Understanding inflorescence architecture in woodland strawberry provides tools for crop improvement

Peer-Reviewed Publication

University of Helsinki

Woodland strawberry

image: Researchers demonstrated how strawberry inflorescence development is dictated by the small growing points, called meristems. view more 

Credit: Mikolaj Cieslak ja Przemyslaw Prusinkiewicz.

Researchers from the University of Helsinki, in collaboration with their Canadian colleagues, have demonstrated how strawberry inflorescence development is dictated by the small growing points, called meristems. This research provides tools for plant breeding based on genetic information and for improving yields of the more genetically complex cultivated strawberry.

Woodland strawberry is a familiar plant for many of us. It is also a very convenient model plant for biological research – it is easy to cultivate in greenhouses, and its small genome is fully known. Researchers at the Department of Agricultural Sciences, University of Helsinki, have focused on exploring the genetic mechanisms that regulate inflorescence  architecture in woodland strawberry. With the help of transgenic strawberry plants, they have identified gene functions that affect the complexity of inflorescences.  

“Our aim is to understand the mechanisms behind the diversity of plant structures and forms in nature. In this research, we explored how the level of branching varies in strawberry inflorescences and consequently affects the berry yield of the plant,” says Professor Timo Hytönen, the corresponding author of the study.

Researchers demonstrated how strawberry inflorescence development is dictated by the small growing points, called meristems. Strawberry meristems, located at the tips of the shoots, may either terminate into a flower or produce new meristems to form a branch. The timing of these events affects the branching iterations, the final number of flowers, and eventually the number of berries in the inflorescences.

Interestingly, strawberry inflorescences combine two branching systems – a monopodial primary axis and sympodial lateral branches – and are botanically known as thyrses. The development of thyrse architecture has not been previously explored in any other plant.

“Firstly, our discovery shows how the thyrse architecture in strawberry emerges from geometrically distinct meristems, and secondly, we provide molecular data showing how two antagonistically functioning genes regulate the fate of these meristems,” explains doctoral researcher Sergei Lembinen.

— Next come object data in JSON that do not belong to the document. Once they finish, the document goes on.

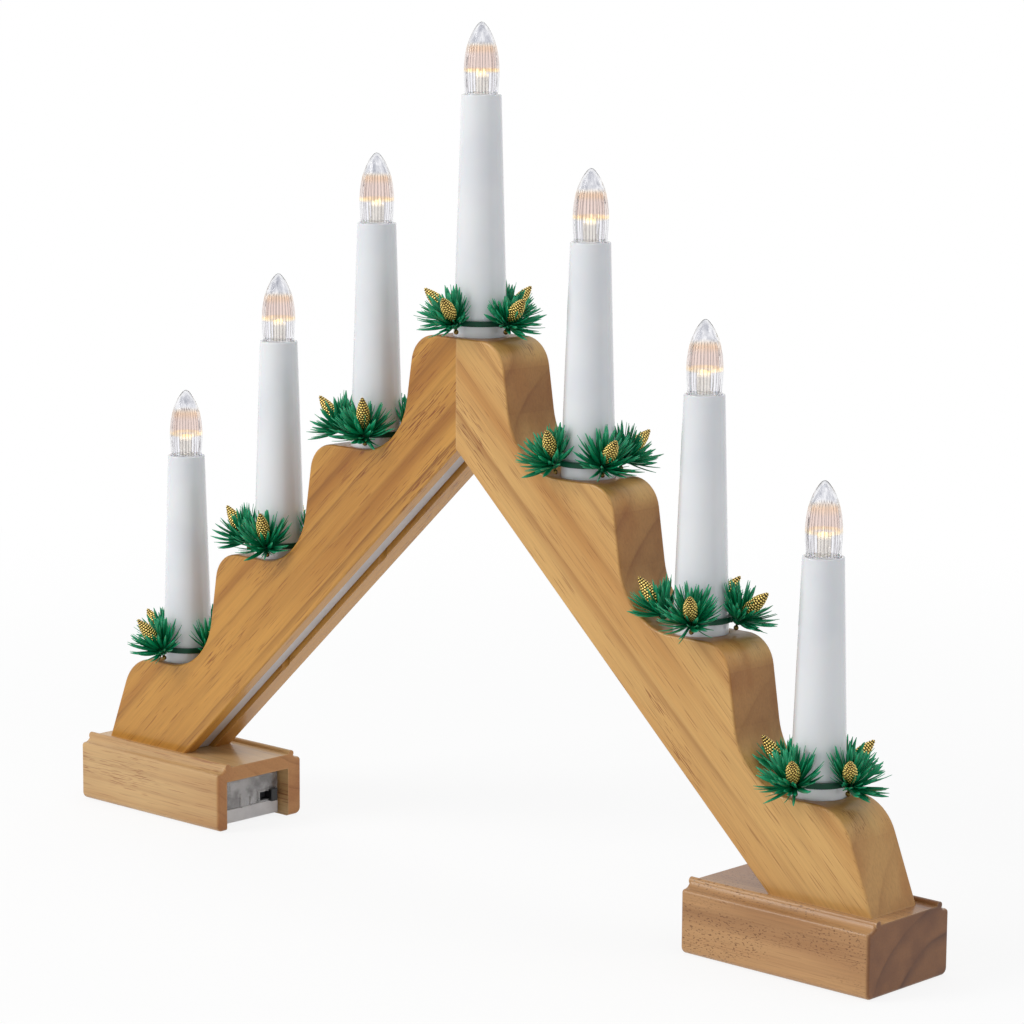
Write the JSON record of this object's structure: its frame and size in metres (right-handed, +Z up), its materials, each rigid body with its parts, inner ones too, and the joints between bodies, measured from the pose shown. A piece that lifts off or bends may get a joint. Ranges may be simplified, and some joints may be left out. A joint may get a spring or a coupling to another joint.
{
  "type": "candle arch",
  "caption": "Stepped wooden candle arch on two moulded bases, with upright electric candles, green sprig garlands and a battery box in one base.",
  "frame": {"origin": "middle of the footprint, on the surface that both bases stand on", "axes": "+X along the arch towards the solid base, +Y to the back, +Z up"},
  "size_m": [0.4, 0.0522, 0.3178],
  "materials": {
    "leg_wood": "lacquered pine, golden",
    "base_wood": "lacquered pine, paler",
    "cover_strip": "satin white strip",
    "sleeve_white": "gloss white moulding",
    "lens_clear": "clear fluted plastic",
    "lamp": "warm white lamp",
    "garland_green": "satin green moulding",
    "gilt": "gilt plastic",
    "plug_white": "matt white",
    "lead_white": "white insulation",
    "box_clear": "clear moulding",
    "box_frosted": "frosted moulding",
    "cell_jacket": "plain dark jacket",
    "contact_steel": "nickel plated",
    "switch_black": "black moulding",
    "tape_foam": "foam",
    "dowel_wood": "raw beech",
    "screw_steel": "zinc plated"
  },
  "bodies": {
    "frame": {"left_leg": "leg_wood", "right_leg": "leg_wood", "left_base": "base_wood", "right_base": "base_wood", "left_groove_cover": "cover_strip", "right_groove_cover": "cover_strip", "candle_sleeve_1": "sleeve_white", "flame_lens_1": "lens_clear", "led_1": "lamp", "candle_sleeve_2": "sleeve_white", "flame_lens_2": "lens_clear", "led_2": "lamp", "candle_sleeve_3": "sleeve_white", "flame_lens_3": "lens_clear", "led_3": "lamp", "candle_sleeve_4": "sleeve_white", "flame_lens_4": "lens_clear", "led_4": "lamp", "candle_sleeve_5": "sleeve_white", "flame_lens_5": "lens_clear", "led_5": "lamp", "candle_sleeve_6": "sleeve_white", "flame_lens_6": "lens_clear", "led_6": "lamp", "candle_sleeve_7": "sleeve_white", "flame_lens_7": "lens_clear", "led_7": "lamp", "candle_plugs": "plug_white", "led_leads": "lead_white", "main_lead": "lead_white", "battery_box_shell": "box_clear", "batteries": "cell_jacket", "battery_contacts": "contact_steel", "switch_body": "switch_black", "foam_tape": "tape_foam", "mitre_dowels": "dowel_wood", "base_screws": "screw_steel"},
    "battery_lid": {"battery_box_lid": "box_frosted"},
    "switch": {"switch_slider": "switch_black"},
    "garland_1": {"garland_ring_1": "garland_green", "needle_sprigs_1": "garland_green", "pine_cones_1": "gilt"},
    "garland_2": {"garland_ring_2": "garland_green", "needle_sprigs_2": "garland_green", "pine_cones_2": "gilt"},
    "garland_3": {"garland_ring_3": "garland_green", "needle_sprigs_3": "garland_green", "pine_cones_3": "gilt"},
    "garland_4": {"garland_ring_4": "garland_green", "needle_sprigs_4": "garland_green", "pine_cones_4": "gilt"},
    "garland_5": {"garland_ring_5": "garland_green", "needle_sprigs_5": "garland_green", "pine_cones_5": "gilt"},
    "garland_6": {"garland_ring_6": "garland_green", "needle_sprigs_6": "garland_green", "pine_cones_6": "gilt"},
    "garland_7": {"garland_ring_7": "garland_green", "needle_sprigs_7": "garland_green", "pine_cones_7": "gilt"}
  },
  "joints": [
    {"name": "garland_1_lift", "type": "slide", "parent": "frame", "child": "garland_1", "axis": [0, 0, 1], "range_m": [0, 0.115]},
    {"name": "garland_2_lift", "type": "slide", "parent": "frame", "child": "garland_2", "axis": [0, 0, 1], "range_m": [0, 0.115]},
    {"name": "garland_3_lift", "type": "slide", "parent": "frame", "child": "garland_3", "axis": [0, 0, 1], "range_m": [0, 0.115]},
    {"name": "garland_4_lift", "type": "slide", "parent": "frame", "child": "garland_4", "axis": [0, 0, 1], "range_m": [0, 0.115]},
    {"name": "garland_5_lift", "type": "slide", "parent": "frame", "child": "garland_5", "axis": [0, 0, 1], "range_m": [0, 0.115]},
    {"name": "garland_6_lift", "type": "slide", "parent": "frame", "child": "garland_6", "axis": [0, 0, 1], "range_m": [0, 0.115]},
    {"name": "garland_7_lift", "type": "slide", "parent": "frame", "child": "garland_7", "axis": [0, 0, 1], "range_m": [0, 0.115]},
    {"name": "battery_lid_slide", "type": "slide", "parent": "frame", "child": "battery_lid", "axis": [1, 0, 0], "range_m": [0, 0.072]},
    {"name": "switch_slide", "type": "slide", "parent": "frame", "child": "switch", "axis": [0, -1, 0], "range_m": [0, 0.004]}
  ]
}
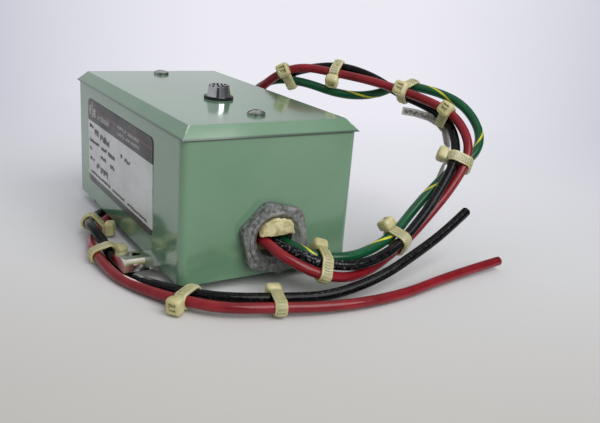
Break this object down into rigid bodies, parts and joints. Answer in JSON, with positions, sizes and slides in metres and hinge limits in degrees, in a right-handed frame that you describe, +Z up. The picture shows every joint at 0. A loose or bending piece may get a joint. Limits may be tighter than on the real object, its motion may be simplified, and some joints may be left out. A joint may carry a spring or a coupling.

In collaboration with computer scientists at the University of Calgary, the molecular data was integrated into a computational model to create virtual strawberry plants. Together with experimental data, the model helps us to understand the complex interactions and mechanisms that affect inflorescence architecture. The model explains and captures the extensive variability of inflorescence architectures in strawberry, documented by the botanist George McMillan Darrow almost a century ago.

“By exploring the diversity of plant species, and the specific features in their development, we gain a basic understanding of how genetic mechanisms governing plant development have been modified during evolution. Moreover, this research provides us with tools for genomics-based plant breeding in the genetically more complex cultivated strawberry,” summarizes Professor Hytönen.